Give the listing again in full, exactly as written.
▶
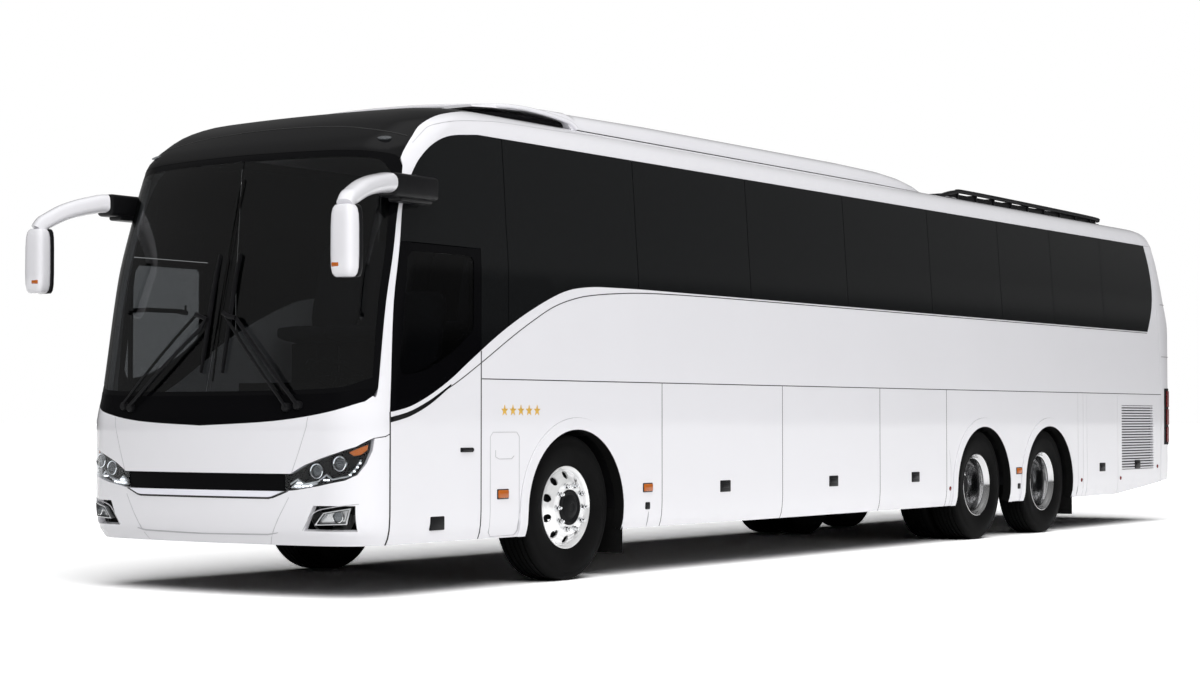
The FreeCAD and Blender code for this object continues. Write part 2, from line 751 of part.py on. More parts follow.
# ---------------------------------------------------------------- axles, knuckles and steering
fist_radius = 42
fist_half = 62              # half the height of the axle's fist, between the knuckle's two ears
ear_height = 28
kingpin_radius = 20
fist_sides = 12
beam_half = 45
up = Vector(0, 0, 1)
for side in (left_side, right_side):
    axis = Vector(side * kingpin_x, front_axle_y, tyre_radius)
    tip = Vector(side * (wheel_x + hub_ends["front"] - 2), front_axle_y, tyre_radius)
    ear_end = fist_half + ear_height
    parts = [rod(kingpin_radius, axis - up * ear_end, axis + up * ear_end)]
    for z0, z1 in ((fist_half + fit, ear_end), (-ear_end, -fist_half - fit)):
        parts.append(bar(fist_radius, axis + up * z0, axis + up * z1, fist_sides))
        parts.append(box(side * kingpin_x, side * (kingpin_x + 90), front_axle_y - 40, front_axle_y + 40,
                         tyre_radius + z0, tyre_radius + z1))
    parts.append(box(side * (kingpin_x + 52), side * (kingpin_x + 90), front_axle_y - 40,
                     front_axle_y + 40, tyre_radius - ear_end, tyre_radius + ear_end))
    parts.append(rod(spindle_radius, Vector(side * (kingpin_x + 60), front_axle_y, tyre_radius), tip))
    # the steering arm points rearwards from the lower ear
    parts.append(box(side * (kingpin_x - 15), side * (kingpin_x + 15), front_axle_y + 20,
                     front_axle_y + 190, tyre_radius - ear_end, tyre_radius - fist_half - fit))
    nodes["knuckle_" + side_names[side]] = fuse(parts)

rail_x = 430
rail_z0 = 640
rail_z1 = 760
beam_drop = 110
beam_z = tyre_radius - beam_drop
spring_radius = 60          # air springs stand between the axles and the rails
beam = [box(-rail_x - 120, rail_x + 120, front_axle_y - beam_half, front_axle_y + beam_half,
            beam_z - 45, beam_z + 45)]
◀
→ Expected answer
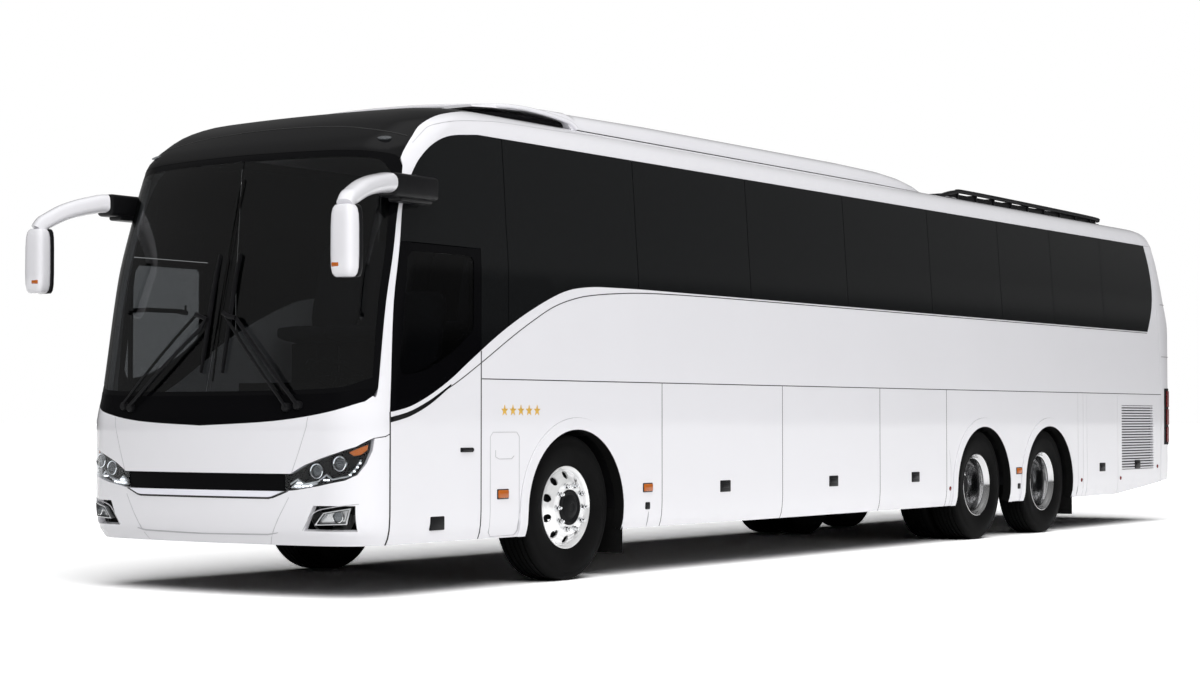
The FreeCAD and Blender code for this object continues. Write part 2, from line 751 of part.py on. More parts follow.
# ---------------------------------------------------------------- axles, knuckles and steering
fist_radius = 42
fist_half = 62              # half the height of the axle's fist, between the knuckle's two ears
ear_height = 28
kingpin_radius = 20
fist_sides = 12
beam_half = 45
up = Vector(0, 0, 1)
for side in (left_side, right_side):
    axis = Vector(side * kingpin_x, front_axle_y, tyre_radius)
    tip = Vector(side * (wheel_x + hub_ends["front"] - 2), front_axle_y, tyre_radius)
    ear_end = fist_half + ear_height
    parts = [rod(kingpin_radius, axis - up * ear_end, axis + up * ear_end)]
    for z0, z1 in ((fist_half + fit, ear_end), (-ear_end, -fist_half - fit)):
        parts.append(bar(fist_radius, axis + up * z0, axis + up * z1, fist_sides))
        parts.append(box(side * kingpin_x, side * (kingpin_x + 90), front_axle_y - 40, front_axle_y + 40,
                         tyre_radius + z0, tyre_radius + z1))
    parts.append(box(side * (kingpin_x + 52), side * (kingpin_x + 90), front_axle_y - 40,
                     front_axle_y + 40, tyre_radius - ear_end, tyre_radius + ear_end))
    parts.append(rod(spindle_radius, Vector(side * (kingpin_x + 60), front_axle_y, tyre_radius), tip))
    # the steering arm points rearwards from the lower ear
    parts.append(box(side * (kingpin_x - 15), side * (kingpin_x + 15), front_axle_y + 20,
                     front_axle_y + 190, tyre_radius - ear_end, tyre_radius - fist_half - fit))
    nodes["knuckle_" + side_names[side]] = fuse(parts)

rail_x = 430
rail_z0 = 640
rail_z1 = 760
beam_drop = 110
beam_z = tyre_radius - beam_drop
spring_radius = 60          # air springs stand between the axles and the rails
beam = [box(-rail_x - 120, rail_x + 120, front_axle_y - beam_half, front_axle_y + beam_half,
            beam_z - 45, beam_z + 45)]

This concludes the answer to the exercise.